In article , To-Email-Use-
says...
..That is the first 4 of a number of hits.
If the info in the semi datasheets are insufficient, then try to find
out what stepper motors are used,and attack their datasheets.


What good are truncated links?

Do you know about
http://tinyurl.com/ ?

...Jim Thompson



I've seen two types of iris motors..

1.
A two phase much like a stepper where one coil becomes the mover and
the other a sensor for move detection, then they alternate their jobs
where is the other coil then becomes the mover and the first one is now
the sensor. There is what looks like a spur ring gear and two little
coils off the side which are the A and B phase and sensors shared.

2.

The spring type. tension spring keeps the iris in one position when
power is off. There is a PM that is attached to the linkage of the iris
and a coil near by that pulls it.
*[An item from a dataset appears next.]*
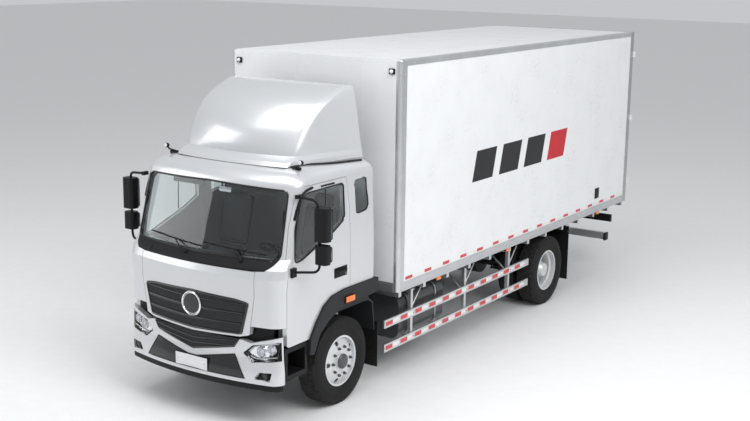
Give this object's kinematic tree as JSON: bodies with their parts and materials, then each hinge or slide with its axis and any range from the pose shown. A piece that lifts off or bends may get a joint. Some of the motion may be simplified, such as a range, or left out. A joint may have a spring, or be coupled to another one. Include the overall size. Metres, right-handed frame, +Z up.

Position is proportional to magnetic
strength in the coil. Also, the second coil is the damper coil, this
coil has DC current proportional to the velocity of the shutter to
create drag so not to allow iris to over shoot or wobble at the stop
point.

I am sure there maybe constant DC in the damper coil to prevent it from
shaking with normal handling.

I am sure there are other types out there like a PM motor directly
driving the iris. A lot of these camera's use the image center to adjust
the iris, they just open/close as they see fit from the image sensor and
use over current detection for stops or jam detection, which may get
mistaken for iris limits.

You need to research which system you're interested in. Maybe you're
trying to do all of them in a single chip?